Druzes (Arab., Durūz). Members of a religious group numbering about half a million, mainly in S. Lebanon, SW Syria, and Hawran district of Israel/N. Palestine. A closely knit community, mainly landowners and cultivators, the Druzes practise a secret religion which conceals doctrines and practices from the uninitiated, a fact which has prevented until modern times a clear understanding of its origins, doctrines, and practices.

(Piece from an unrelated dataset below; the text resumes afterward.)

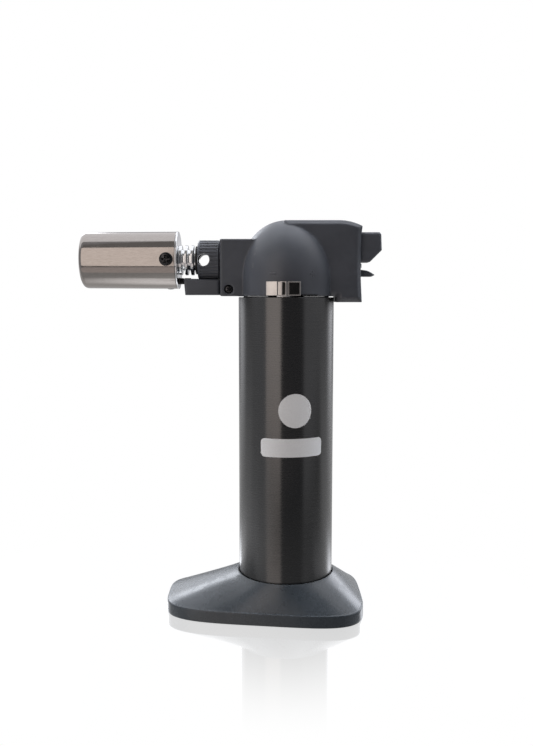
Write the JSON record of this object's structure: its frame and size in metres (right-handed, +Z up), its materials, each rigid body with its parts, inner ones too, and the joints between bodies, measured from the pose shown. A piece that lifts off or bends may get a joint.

The Druze religion was derived from Ismāʿīlīya, and was established in the 11th cent. in Cairo, Egypt, around the cult of the Fāṭimid Khalīfa al-Ḥākim (disappeared in 1021 (AH 411)). Al-Ḥākim was first recognized as incarnate reason by al-Darazī, from whom the name Druze derives. The two most sacred books of the Druzes are Al-Naqd al-Khafi (Copy of the Secret) by Ḥamza b. ʿAlī, often regarded as founder of the faith; and Al-Juzʾal-Awwal (Essence of the First) by al-Muqtāna Bahāʾuddin (d. 1031 CE), its main propagator. The main dogmas of the Druze faith are: confession in the unity of God; belief in successive manifestations of the deity (or of the Universal Intelligence, al-ʿAql al-Kulli) in human form; acceptance of al-Ḥākim as the last and greatest of these divine incarnations; recognition of five ministers who manifest aspects of the Divine Essence, Ḥamza b. ʿAlī being the supreme saint (wali-al-zaman); belief in metempsychosis and in predestination; and observance of the seven precepts of Ḥamza who, on behalf of al-Ḥākim, absolved his followers from the obligations of Islam. Ḥamza's seven precepts are: veracity in speech; protection and mutual aid to the Druze community; renunciation of all forms of former worship and false belief; repudiation of Iblīs (the devil) and all forces of evil; confession of the divine unity in humanity, concentrated in ‘Our Lord’, Ḥākim, who is not dead but hidden; acquiesence in all al-Ḥākim's acts no matter what they be; and absolute submission and resignation to his divine will.